┏━━
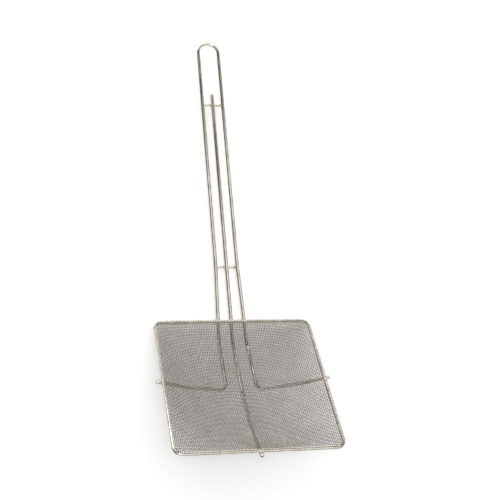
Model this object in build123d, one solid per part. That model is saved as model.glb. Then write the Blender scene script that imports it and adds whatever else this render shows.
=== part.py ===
from build123d import *
import os
from math import acos, asin, atan2, cos, degrees, hypot, radians, sin, tan

os.makedirs("parts", exist_ok=True)

# A square wire-mesh skimmer in millimetres: a dish of woven cloth on a square wire rim, with a handle of three wires.
# It is drawn with the rim level, X to the right and Y towards the handle, and laid down on its rods at the end.

# Wire sizes
rod_dia = 4.3          # handle wire and centre rod
bar_dia = 3.0          # the two cross bars
rim_dia = 3.4
weld_sink = 0.4        # how far two crossing wires melt into each other at a spot weld

# Rim and cloth
rim_span = 168.0       # across the rim, between wire centres
rim_corner = 8.5       # corner radius of the rim's centre-line
dish_depth = 18.0      # from the rim's cloth line to the middle of the dish
cloth_thickness = 1.0  # two crossing wires of the weave
cloth_overhang = 0.9   # cloth past the rim's centre-line
cloth_sink = 0.25      # how far the cloth is pressed on the rim
cloth_clearance = 0.15  # between the cloth and the rods below it
cloth_border = 3.6     # unbroken edge of the cloth inside the rim's centre-line
cloth_strand = 1.2     # each strand stands for a band of the fine weave
cloth_gaps = 15        # gaps along each side of the cloth

# Handle, measured up its slope from the rear of the rim
handle_rise = 25.5     # degrees above the rim's plane
bend_reach = 24.5      # bend of the rods, below the dish
bend_radius = 25.0
lower_bar_reach = 64.7
upper_bar_reach = 267.1
flare_reach = 68.0     # where the legs start to spread
flare_radius = 60.0
rod_past_bar = 13.2    # free end of the centre rod past the upper bar
loop_reach = 348.8     # top of the hanging loop, at the wire's centre
leg_spread = 24.1      # between the legs' centres up the handle
bend_spread = 30.4     # the same at the bend
elbow_spread = 32.4    # the same at the elbows
elbow_setback = 5.5    # elbows behind the middle of the dish
elbow_radius = 7.0
elbow_straight = 1.0   # straight wire after each elbow
bar_overhang = 1.5     # cross bars past the legs' centres

# Wire ends
arm_overhang = 5.6     # side arms past the point where they cross the rim
front_overhang = 4.4   # front end of the centre rod past its crossing
rod_end_round = 1.7    # free end of the centre rod
cut_end_bevel = 0.5    # cropped ends

rod_radius = rod_dia / 2
bar_radius = bar_dia / 2
rim_radius = rim_dia / 2
rim_half = rim_span / 2
rise = radians(handle_rise)
rod_drop = rim_radius + rod_radius - weld_sink
bar_drop = rod_radius + bar_radius - weld_sink
rim_slope = atan2(2 * dish_depth, rim_half)
cloth_edge = rim_radius / cos(rim_slope) - cloth_sink


def cloth_underside(x, y):
    """Height of the cloth's lower side over the rim's plane."""
    return cloth_edge - dish_depth * (1 - (x / rim_half) ** 2) * (1 - (y / rim_half) ** 2)


def cradle_radius(low):
    """Radius of a rod's arc that is lowest at the middle and passes under the rim wire on both sides."""
    return (rim_half**2 + low**2 - rod_drop**2) / (-2 * (low + rod_drop))


def cradle_point(radius, low, angle):
    """Point on such an arc, as distance from the middle and height, at an angle from its lowest point."""
    return radius * sin(angle), low + radius * (1 - cos(angle))


def tangent_corner(radius, low, first, last):
    """Corner of the two tangents that meet the arc at two angles."""
    middle = (first + last) / 2
    reach = radius / cos((last - first) / 2)
    return reach * sin(middle), low + radius - reach * cos(middle)


def on_handle(reach, side=0, drop=0):
    """Point on the plane of the handle, measured up its slope, sideways and down square to it."""
    y = rim_half + reach * cos(rise) + (rod_drop + drop) * sin(rise)
    z = reach * sin(rise) - (rod_drop + drop) * cos(rise)
    return Vector(side, y, z)


def round_wire(path, diameter):
    """Round wire along a path."""
    section = Plane(origin=path @ 0, z_dir=path % 0) * Circle(diameter / 2)
    return sweep(section, path=path)


def end_edge(wire, axis, place):
    """Edge of the wire end that lies first or last along an axis."""
    return wire.edges().filter_by(GeomType.CIRCLE).sort_by(axis)[place]


def make_centre_rod():
    """Straight down the handle, bent below the dish, then one long curve forward under the front of the rim."""
    low = cloth_underside(0, 0) - cloth_clearance - rod_radius
    radius = cradle_radius(low)
    front = -atan2(rim_half, low + radius)
    bend = on_handle(-bend_reach)
    to_bend = hypot(bend.Y, low + radius - bend.Z)
    back = atan2(bend.Y, low + radius - bend.Z) - acos(radius / to_bend)
    crossing_y, crossing_z = cradle_point(radius, low, front)
    corner_y, corner_z = tangent_corner(radius, low, front, back)
    path = FilletPolyline(
        (0, crossing_y - front_overhang * cos(front), crossing_z - front_overhang * sin(front)),
        (0, corner_y, corner_z),
        bend,
        on_handle(upper_bar_reach + rod_past_bar),
        radius=[radius, bend_radius],
    )
    rod = round_wire(path, rod_dia)
    rod = chamfer(end_edge(rod, Axis.Y, 0), cut_end_bevel)
    return fillet(end_edge(rod, Axis.Y, -1), rod_end_round)


def make_handle_wire():
    """One wire: side arm, elbow, leg, hanging loop, leg, elbow, side arm. Half of it is swept and mirrored."""
    low = cloth_underside(0, elbow_setback) - cloth_clearance - rod_radius
    radius = cradle_radius(low)
    elbow_x = elbow_spread / 2
    arc_start = asin((elbow_x + elbow_radius + elbow_straight) / radius)
    arc_end = atan2(rim_half, low + radius)
    start_x, start_z = cradle_point(radius, low, arc_start)
    elbow_z = start_z - (start_x - elbow_x) * tan(arc_start)
    corner_x, corner_z = tangent_corner(radius, low, arc_start, arc_end)
    crossing_x, crossing_z = cradle_point(radius, low, arc_end)
    end_x = crossing_x + arm_overhang * cos(arc_end)
    end_z = crossing_z + arm_overhang * sin(arc_end)
    loop_radius = leg_spread / 2
    loop_centre = loop_reach - loop_radius
    eighth = radians(45)
    loop = ThreePointArc(
        on_handle(loop_reach),
        on_handle(loop_centre + loop_radius * cos(eighth), loop_radius * sin(eighth)),
        on_handle(loop_centre, loop_radius),
    )
    leg = FilletPolyline(
        on_handle(loop_centre, loop_radius),
        on_handle(flare_reach, loop_radius),
        on_handle(-bend_reach, bend_spread / 2),
        (elbow_x, elbow_setback, elbow_z),
        (corner_x, elbow_setback, corner_z),
        (end_x, elbow_setback, end_z),
        radius=[flare_radius, bend_radius, elbow_radius, radius],
    )
    path = Wire(loop.edges() + leg.edges())
    half = round_wire(path, rod_dia)
    half = chamfer(end_edge(half, Axis.X, -1), cut_end_bevel)
    return half + mirror(half, Plane.YZ)


def make_cross_bar(reach):
    """Short wire across the back of the three handle wires, before the seats are cut."""
    start = on_handle(reach, leg_spread / 2 + bar_overhang, bar_drop)
    end = on_handle(reach, -leg_spread / 2 - bar_overhang, bar_drop)
    bar = round_wire(Line(start, end), bar_dia)
    return chamfer([end_edge(bar, Axis.X, 0), end_edge(bar, Axis.X, -1)], cut_end_bevel)


def make_rim():
    """Round wire bent to a square with rounded corners."""
    path = RectangleRounded(rim_span, rim_span, rim_corner).wire()
    return round_wire(path, rim_dia)


def make_cloth(rim):
    """Dished cloth as one holed sheet, seated on the rim. The middle of a square patch sinks, its edges stay straight."""
    reach = rim_half + cloth_overhang
    edge_share = 1 - (reach / rim_half) ** 2
    control_shares = (edge_share, 2 - edge_share, edge_share)
    places = (-reach, 0, reach)
    points = [
        [(x, y, cloth_edge - dish_depth * u * v) for y, v in zip(places, control_shares)]
        for x, u in zip(places, control_shares)
    ]
    dish = Face.make_bezier_surface(points)
    outline = RectangleRounded(2 * reach, 2 * reach, rim_corner + cloth_overhang)
    skin = dish & extrude(Pos(0, 0, -rim_half) * outline, amount=rim_span)
    sheet = extrude(skin.faces()[0], amount=cloth_thickness, dir=(0, 0, 1)) - rim
    field = 2 * (rim_half - cloth_border)
    pitch = (field + cloth_strand) / cloth_gaps
    gap = pitch - cloth_strand
    gaps = GridLocations(pitch, pitch, cloth_gaps, cloth_gaps) * Rectangle(gap, gap)
    return sheet & extrude(Pos(0, 0, -rim_half) * (outline - gaps), amount=rim_span)


def lay_down(pieces):
    """Turn the level skimmer until its bends and its lower cross bar stand on the table, and centre it."""
    bend = on_handle(-bend_reach)
    inner_slope = atan2(bend.Z - cloth_underside(0, 0) + rod_radius, bend.Y)
    tangent = bend_radius * tan((rise - inner_slope) / 2)
    arc_centre = on_handle(tangent - bend_reach, 0, -bend_radius)
    bar_centre = on_handle(lower_bar_reach, 0, bar_drop)
    span = bar_centre - arc_centre
    turn = atan2(span.Z, span.Y) + asin((bend_radius + rod_radius - bar_radius) / hypot(span.Y, span.Z))
    turned = {name: piece.rotate(Axis.X, -degrees(turn)) for name, piece in pieces.items()}
    box = Compound(list(turned.values())).bounding_box()
    shift = Vector(-box.center().X, -box.center().Y, -box.min.Z)
    return {name: piece.translate(shift) for name, piece in turned.items()}


centre_rod = make_centre_rod()
handle_wire = make_handle_wire()
rim = make_rim()
pieces = {
    "handle_wire": handle_wire,
    "centre_rod": centre_rod,
    "upper_cross_bar": make_cross_bar(upper_bar_reach) - handle_wire - centre_rod,
    "lower_cross_bar": make_cross_bar(lower_bar_reach) - handle_wire - centre_rod,
    "rim_wire": rim - handle_wire - centre_rod,
    "mesh_dish": make_cloth(rim),
}
for name, piece in lay_down(pieces).items():
    export_step(piece, f"parts/{name}.step")
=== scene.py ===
import math
import random

import bmesh
import bpy
from mathutils import Matrix, Vector


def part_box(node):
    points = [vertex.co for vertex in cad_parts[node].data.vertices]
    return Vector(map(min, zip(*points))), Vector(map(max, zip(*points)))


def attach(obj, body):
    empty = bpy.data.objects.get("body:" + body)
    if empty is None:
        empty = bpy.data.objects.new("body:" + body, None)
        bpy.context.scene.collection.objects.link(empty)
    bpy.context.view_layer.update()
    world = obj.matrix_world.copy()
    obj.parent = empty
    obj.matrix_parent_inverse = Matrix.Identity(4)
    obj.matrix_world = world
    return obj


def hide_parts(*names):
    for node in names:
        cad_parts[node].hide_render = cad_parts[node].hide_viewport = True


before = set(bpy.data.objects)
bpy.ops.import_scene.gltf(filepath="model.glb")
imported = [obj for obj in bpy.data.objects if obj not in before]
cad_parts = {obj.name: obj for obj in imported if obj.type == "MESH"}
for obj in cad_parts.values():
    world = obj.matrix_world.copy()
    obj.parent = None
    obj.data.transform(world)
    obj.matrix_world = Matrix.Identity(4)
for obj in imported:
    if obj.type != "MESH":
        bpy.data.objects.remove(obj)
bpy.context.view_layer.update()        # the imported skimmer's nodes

mm = 0.001
random.seed(14)


# The dish's own frame: rim level, X right, Y to the handle, origin at the rim's middle
rimWire = {"diameter": 3.4, "corner": 8.5}   # millimetres, corner radius at the wire's centre

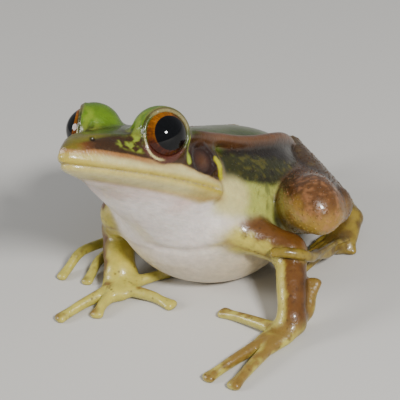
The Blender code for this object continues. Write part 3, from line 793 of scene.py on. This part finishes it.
┗━━
● **WORK TO BE COMPLETED**:
Of the entries above, repeat exactly the lines from the line with "obj.parent = empty" through the line with "random.seed(14)", both of them included.

● **RESPONSE**:
    obj.parent = empty
    obj.matrix_parent_inverse = Matrix.Identity(4)
    obj.matrix_world = world
    return obj


def hide_parts(*names):
    for node in names:
        cad_parts[node].hide_render = cad_parts[node].hide_viewport = True


before = set(bpy.data.objects)
bpy.ops.import_scene.gltf(filepath="model.glb")
imported = [obj for obj in bpy.data.objects if obj not in before]
cad_parts = {obj.name: obj for obj in imported if obj.type == "MESH"}
for obj in cad_parts.values():
    world = obj.matrix_world.copy()
    obj.parent = None
    obj.data.transform(world)
    obj.matrix_world = Matrix.Identity(4)
for obj in imported:
    if obj.type != "MESH":
        bpy.data.objects.remove(obj)
bpy.context.view_layer.update()        # the imported skimmer's nodes

mm = 0.001
random.seed(14)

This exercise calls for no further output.